Thursday, August 6, 2009
I am reminded that I am 38 weeks pregnant when I try to turn over in bed and can't. Parched, I force myself onto all fours, slither off the bed, and clumsily make my way through the dark into the bathroom to get a drink.
I am reminded that I am 38 weeks pregnant when I bolt out of bed with sudden urgency for the bathroom, then double over in pain as my ligaments protest against said "bolt." All the adrenaline must have scared LuLu who gets a case of the hiccups. Hiccups persist until after 5 a.m. Mommy doesn't sleep.
Alarm goes off. Decision time. Abigail will be awake in a half hour. Do I wake up and have my quiet time and breakfast in peace or snag an extra half hour of sleep that I missed during the night? I turn the alarm off and close my eyes. Apparently I've made my decision.
My dream of praying with the apostle Peter is interrupted by my mommy senses kicking into gear. Someone is watching me. I open my eyes to see Baby Einstein hair floating above a large armload of stuffed animals and blue eyes peering just above the edge of my bed. "Mommy wake!" Abi squeals with glee and throws her animals to the ground. She reaches for my hand dangling over the edge of the bed and lifts it up, her way of helping me to get into a sitting position.
Am I in a good mood? I ask myself. I can be, I guess. I waddle out of the bedroom and stop short as we enter the living room. TOYS EVERYWHERE. I glance at the kitchen. DISHES EVERYWHERE. I didn't clean before I went to bed last night. Suddenly, I am NOT in a good mood. I need a good 15 minutes to regroup. Some mommy alone time. But Abi is hungry. I attempt to think quickly. If I give Abi a waffle she will finish it in 5 minutes. If I give her cereal, she'll pick at it for ages, giving me more time.
"Abi, do you want Kix or Cheerios?" I ask her.
"No cereo. Waffa bwekass!" Hmm. Waffle breakfast.
"No Abi, Kix or Cheerios."
"NO CEREO!" she screws up her face in protest. I don't blame her. I know I'm being unreasonable. She ambles to a pile of books and begins picking through them. Maybe we'll just forego breakfast for a while. Maybe she'll read to herself. I bend over to pick up some toys and am reminded I am 38 weeks pregnant when I can't reach the floor. I'm starting to get sick of being pregnant. I pick up the toy I was reaching for with my toes and transfer it to my hand. Abi brings me a book. "Book? Book?" she asks sweetly.

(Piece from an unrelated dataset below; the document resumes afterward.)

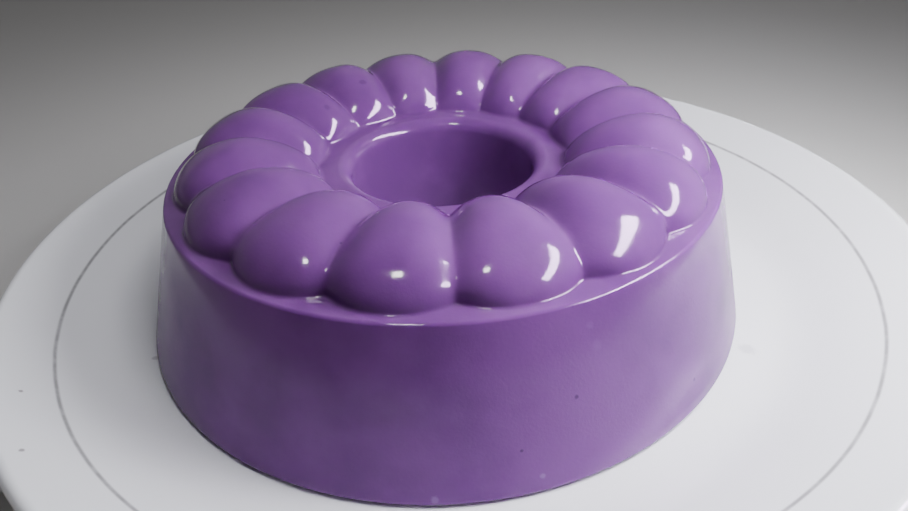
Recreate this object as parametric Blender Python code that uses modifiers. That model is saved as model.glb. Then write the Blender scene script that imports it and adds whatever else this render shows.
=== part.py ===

"No book. Mommy isn't going to read this morning." What kind of meanie am I?
"Mama, book! Book! BOOOOOOOOOK!"
"No Abi." I take the book she's handing me and put it on the shelf. Of course she starts stamping her feet and whining. With my eyes only half-opened I take her hand and lead her to her bedroom. I just can't deal right now. I know I have to put her somewhere safe before Mommy-saurus eats her for breakfast. I put her on her bed and shut the door. I silently thank God that I had trained her to stay in her bed when she's put there. I begin a rampage through the apartment like a giant mama ape, picking everything up off the floor with my feet and flinging them into their respective homes. I start crying, feeling crappy, knowing I'm "exasperating my children" and finding it hard to change my attitude about the day. Just as I am about to go wake up Jon and ask for help, I hear him fumbling down the hallway. He finds me and hugs me. Oh that is sooooooooooooooooo what I need. I cry and cry. The past few days have been building up to this moment. I just need a break, but I can't seem to get one. I'm merely at the end of my rope.
I make my breakfast and sit down. At least the toys are picked up now. I read a bit from Philippians: "he who began a good work in you WILL CARRY IT ON TO COMPLETION UNTIL THE DAY OF CHRIST." I'm just a work in progress, no need to get flustered that I'm not perfect. I go retrieve Abi from her room and she finds another book and brings it to me: Dr. Seuss's "I Am NOT Going to Get up Today!" Jon laughs hysterically. I can't help but crack a grin. This is God being ironic and trying to cheer me up. "I sincerely need you today, God," I pray.
I come to the realization that a half hour of sleep is not more important than sanity and a chance to connect with God in the morning. I need that time of peace in order to fill up on the Prince of Peace and reflect that peace the rest of the day. Sleep is seriously overrated. In order to avoid mommy-saurus in the future, I need determine my attitude and not let it be swayed by circumstance. Even if in the future I don't get my half hour of peace, God's graces are new every morning, specific for each day. I just have to choose to take it.